Alliance for Justice Releases Report on Oil-Industry Ties to Fifth Circuit Judges Hearing Drilling Moratorium Case
Source: Alliance for Justice

An Alliance for Justice report has found that many U.S. Fifth Circuit Court of Appeals judges have extensive and multi-faceted ties to the oil industry, a factor which will come into play this week as a three-judge panel hears the Obama Administration's appeal of a lower court decision blocking a six-month moratorium on deepwater drilling in the Gulf of Mexico.

With oral arguments scheduled for July 8 in Hornbeck Offshore Services v. Salazar, "Judicial Gusher: the Fifth Circuit's Ties to Oil," examines not only the circuit's judges' financial interests, but also the kinds of clients they had while in private practice, their attendance at industry-sponsored "seminars," and other connections. Detailed information is offered on the three Fifth Circuit judges assigned to hear the Administration's appeal of District Judge Martin Feldman's order prohibiting the drilling moratorium from going into effect.

Among its findings, the report reveals that two of the judges on the appeals panel, Judges Jerry Edwin Smith and William Eugene Davis, frequently represented the oil and gas industries while in private practice.
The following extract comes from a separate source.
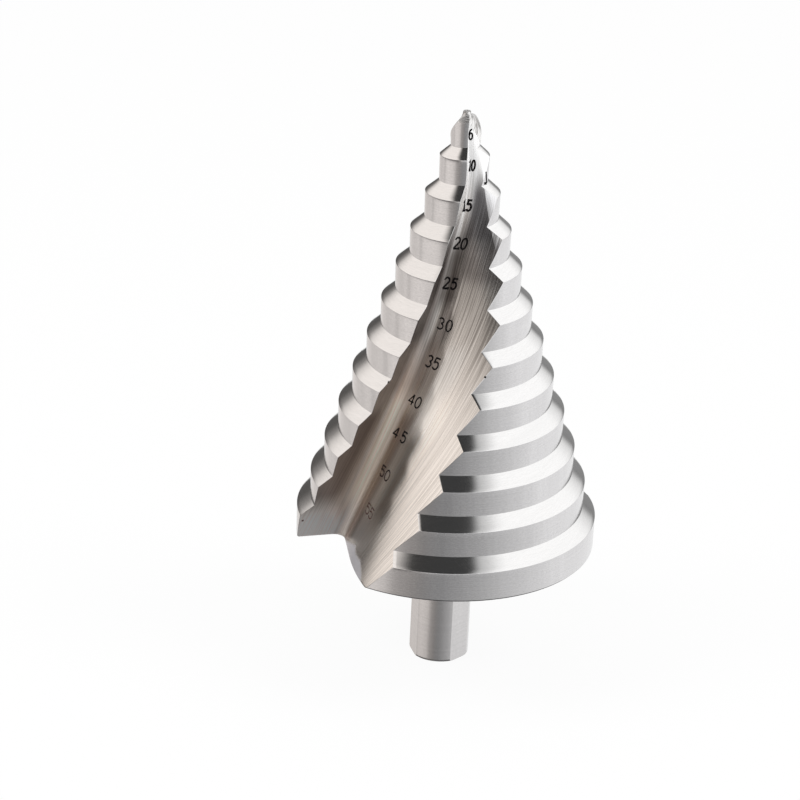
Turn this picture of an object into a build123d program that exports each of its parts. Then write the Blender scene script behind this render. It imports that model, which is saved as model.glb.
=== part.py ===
# Step drill: a stepped cone of tool steel with two helical flutes, a ground point
# and a round shank with three flats for the chuck jaws.
# The origin is the middle of the shank's end face, and +Z runs up the axis to the point.

from build123d import *
from math import radians, tan
import os

# Driving dimensions, in millimetres and degrees

# Cutting steps, from the point down
step_diameters = (6, 10, 15, 20, 25, 30, 35, 40, 45, 50, 55, 60)
step_pitch = 7.5
first_land_height = 3.8
last_land_height = 6.2
chamfer_angle = 45.0
rim_chamfer = 0.3

# Point
point_height = 2.7
chisel_diameter = 1.8
chisel_height = 0.3

# Shank
shank_diameter = 12.0
shank_length = 26.0
shank_end_radius = 0.4
neck_chamfer = 1.0
flat_count = 3
flat_length = 21.0
flat_depth = 0.5
flat_phase = -42.0

# Flutes: a V with a nearly radial rake face and a long wall that bulges towards the heel
flute_count = 2
flute_phase = 185.6
flute_twist = 0.90
flute_twist_gain = 0.0015
web_radius_at_base = 20.4
web_radius_control = 8.2
web_radius_at_point = 0.85
rake_angle = 11.0
included_angle = 82.5
wall_flat_length = 10.6
wall_bulge_radius = 60.0
wall_bulge_angle = 38.0
valley_radius_at_base = 2.0
valley_radius_at_point = 0.3
section_count = 9
overrun_at_base = 3.0
overrun_at_point = 0.5


def step_outline():
    """The half profile of the lands and chamfers, from the underside up to the point."""
    radii = [diameter / 2 for diameter in reversed(step_diameters)]
    foot = shank_length
    head = shank_length + last_land_height
    points = [(radii[0] - rim_chamfer, foot)]
    foot += rim_chamfer
    for radius, next_radius in zip(radii, radii[1:] + [0]):
        points += [(radius, foot), (radius, head)]
        rise = (radius - next_radius) / tan(radians(chamfer_angle))
        foot = head + rise
        head += step_pitch if next_radius > radii[-1] else rise + first_land_height
    return points


lands = step_outline()
chisel_foot = lands[-1][1] + point_height
top = chisel_foot + chisel_height
fluted_length = top - shank_length


def flute_turn(level):
    """Direction of the flute's valley at a height above the underside, in degrees."""
    return flute_phase + flute_twist * level + flute_twist_gain * level**2


def along_flute(level, at_base, control, at_point):
    """A size that changes smoothly along the flute, from its two ends and a control value."""
    share = level / fluted_length
    return (1 - share) ** 2 * at_base + 2 * share * (1 - share) * control + share**2 * at_point


def flute_section(level, start):
    """One section across the flute: rake face, rounded valley and bulging wall."""
    web = along_flute(level, web_radius_at_base, web_radius_control, web_radius_at_point)
    size = web / web_radius_at_base
    share = min(max(level / fluted_length, 0), 1)
    valley_radius = valley_radius_at_base * (1 - share) + valley_radius_at_point * share
    reach = 1.5 * max(step_diameters) / 2
    turn = flute_turn(level) + start
    rake_direction = Vector(1, 0).rotate(Axis.Z, turn + rake_angle)
    wall_direction = rake_direction.rotate(Axis.Z, included_angle)
    middle = rake_direction.rotate(Axis.Z, (included_angle + wall_bulge_angle) / 2)
    valley = Vector(web, 0).rotate(Axis.Z, turn)
    with BuildSketch(Plane.XY.offset(shank_length + level)) as section:
        with BuildLine():
            rake = Line(valley + rake_direction * reach, valley)
            flat = Line(valley, valley + wall_direction * wall_flat_length * size)
            bulge = JernArc(flat @ 1, wall_direction, wall_bulge_radius * size, wall_bulge_angle)
            heel = Line(bulge @ 1, bulge @ 1 + bulge % 1 * reach)
            Polyline(heel @ 1, middle * 2 * reach, rake @ 0)
        make_face()
        fillet(section.vertices().sort_by_distance(valley)[0], valley_radius)
    return section.sketch


with BuildPart() as step_drill:
    # Stepped cone, point and shank in one turned profile
    with BuildSketch(Plane.XZ):
        with BuildLine():
            Polyline(
                (0, 0),
                (shank_diameter / 2, 0),
                (shank_diameter / 2, shank_length),
                *lands,
                (chisel_diameter / 2, chisel_foot),
                (0, top),
                close=True,
            )
        make_face()
    revolve(axis=Axis.Z)
    neck_edges = step_drill.edges().filter_by_position(Axis.Z, shank_length, shank_length)
    chamfer(neck_edges.sort_by(SortBy.RADIUS)[0], neck_chamfer)
    fillet(step_drill.edges().group_by(Axis.Z)[0], shank_end_radius)

    # Flats for the chuck jaws
    with BuildSketch(Plane.XY):
        with PolarLocations(shank_diameter / 2 - flat_depth, flat_count, flat_phase):
            Rectangle(flat_depth * 4, shank_diameter, align=(Align.MIN, Align.CENTER))
    extrude(amount=flat_length, mode=Mode.SUBTRACT)

    # Helical flutes, opposite each other
    cut_length = overrun_at_base + fluted_length + overrun_at_point
    levels = [cut_length * n / (section_count - 1) - overrun_at_base for n in range(section_count)]
    for flute in range(flute_count):
        start = flute * 360 / flute_count
        loft([flute_section(level, start) for level in levels], mode=Mode.SUBTRACT)

step_drill.part.label = "step_drill"

os.makedirs("parts", exist_ok=True)
export_step(step_drill.part, "parts/step_drill.step")
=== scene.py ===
# Step drill, dressed over its CAD body: stepped lands with their relief, two ground flutes,
# the sizes marked beside the steps, and a shank with three flats.
import bpy
import math
import numpy as np
from mathutils import Matrix, Vector


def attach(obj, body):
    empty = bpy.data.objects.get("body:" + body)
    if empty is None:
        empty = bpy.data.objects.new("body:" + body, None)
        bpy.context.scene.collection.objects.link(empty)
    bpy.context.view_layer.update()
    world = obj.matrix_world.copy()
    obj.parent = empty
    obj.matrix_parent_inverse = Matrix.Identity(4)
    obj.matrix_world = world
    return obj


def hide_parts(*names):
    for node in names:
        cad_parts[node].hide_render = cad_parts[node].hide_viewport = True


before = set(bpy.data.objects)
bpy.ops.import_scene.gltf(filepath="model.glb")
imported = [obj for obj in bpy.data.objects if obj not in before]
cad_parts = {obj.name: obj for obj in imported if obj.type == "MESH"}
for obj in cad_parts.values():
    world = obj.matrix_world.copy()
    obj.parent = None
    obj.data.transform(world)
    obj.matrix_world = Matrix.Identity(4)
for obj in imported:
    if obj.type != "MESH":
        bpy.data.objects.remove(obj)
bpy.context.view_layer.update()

mm = 0.001
print("frame loaded")


# the stepped outline, in millimetres; levels count up from the widest step's underside

steps = {
    "diameters": [60, 55, 50, 45, 40, 35, 30, 25, 20, 15, 10, 6],
    "firstHead": 6.5,        # top edge of the widest land, at its cutting edge
    "pitch": 7.515,
    "landHeight": 5.15,
    "backTaper": 0.0191,     # radius lost for each mm below a land's top edge
    "rimChamfer": 0.3,
    "rimInset": 0.1,         # how much further in the chamfer starts
    "landRows": 6,
    "edgeRound": 0.07,       # size of the rounding at a land's top edge
    "belowEdge": (0.12, 0.3), "aboveEdge": (0.45, 0.2),   # its rows: shares inward, and down or up
    "chamferRise": 0.91,     # rise of a chamfer for each mm of radius
    "chamferRows": 5,
    "chamferStart": 0.03,    # share of a chamfer below its first full row
    "footGap": 0.03,         # from a chamfer up to the next land
    "axialRelief": 0.62,     # drop from a cutting edge back to the heel
    "radialRelief": 0.283,
    "reliefTurn": 130.0,     # degrees of land that the relief is given for
    "reliefEnds": 89.9, "reliefFades": 4.0,   # the level where relief ends, and its fade below it
    "reliefRadius": 6.0,     # narrower lands have less radial relief
}

tip = {
    "lipLevel": 88.45,       # where the smallest land ends at the cutting lip
    "heelLevel": 84.0,       # and where it ends at its heel, behind the lip
    "fallFrom": 0.37, "fallBend": 1.15,   # share of the land where it starts to fall
    "landRows": 8,
    "taperHeight": 3.0,      # height of land that the back taper is taken over
    "chiselRadius": 0.72, "chiselLevel": 89.93,
    # the point's profile: shares of the way in, and of the way up
    "rows": [(0.02, 0.03), (0.1, 0.11), (0.2, 0.2), (0.35, 0.28), (0.52, 0.38),
             (0.68, 0.48), (0.82, 0.60), (0.92, 0.76), (0.98, 0.93), (1.0, 1.0)],
}


def stepRows():
    # one (radius, level, kind, drop) row for each ring; drop is how far the ring falls towards
    # the heel, apart from the steps' own relief
    radii = [diameter / 2 for diameter in steps["diameters"]]
    taper, soft, start = steps["backTaper"], steps["edgeRound"], steps["chamferStart"]
    foot, head = steps["rimChamfer"], steps["firstHead"]
    rows = [(radii[0] - steps["rimChamfer"] - steps["rimInset"], 0.0, "land", 0)]
    for radius, smaller in zip(radii, radii[1:]):
        for n in range(steps["landRows"] + 1):
            level = foot + (head - soft - foot) * n / steps["landRows"]
            rows.append((radius - taper * (head - level), level, "land", 0))
        inward, down = steps["belowEdge"]
        rows.append((radius - soft * inward, head - soft * down, "land", 0))
        inward, up = steps["aboveEdge"]
        rows.append((radius - soft * inward, head + soft * up, "chamfer", 0))
        nextFoot = smaller - taper * steps["landHeight"]
        rise = (radius - nextFoot) * steps["chamferRise"]
        for n in range(steps["chamferRows"] + 1):
            share = start + (1 - start) * n / steps["chamferRows"]
            rows.append((radius + (nextFoot - radius) * share, head + rise * share, "chamfer", 0))
        foot = head + rise + steps["footGap"]
        head = head + steps["pitch"]
    lip, fall = tip["lipLevel"], tip["lipLevel"] - tip["heelLevel"]
    for n in range(tip["landRows"] + 1):
        share = n / tip["landRows"]
        radius = radii[-1] - taper * tip["taperHeight"] * (1 - share)
        rows.append((radius, foot + (lip - foot) * share, "land", fall * share))
    for inward, upward in tip["rows"]:
        radius = radii[-1] + (tip["chiselRadius"] - radii[-1]) * inward
        rows.append((radius, lip + (tip["chiselLevel"] - lip) * upward, "point", fall * (1 - upward)))
    return rows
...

They also attended all-expense-paid "seminars" held at resorts in Big Sky, Montana, and sponsored by the Foundation for Research on Economics and the Environment (FREE), whose purpose is to oppose government regulation, promote free-market solutions to environmental problems, and to "explain why ecological values are not the only important ones." Judge James L. Dennis, the third member of the panel, has extensive financial holdings in at least 18 companies in the energy industry, a situation not uncommon among his Fifth Circuit peers.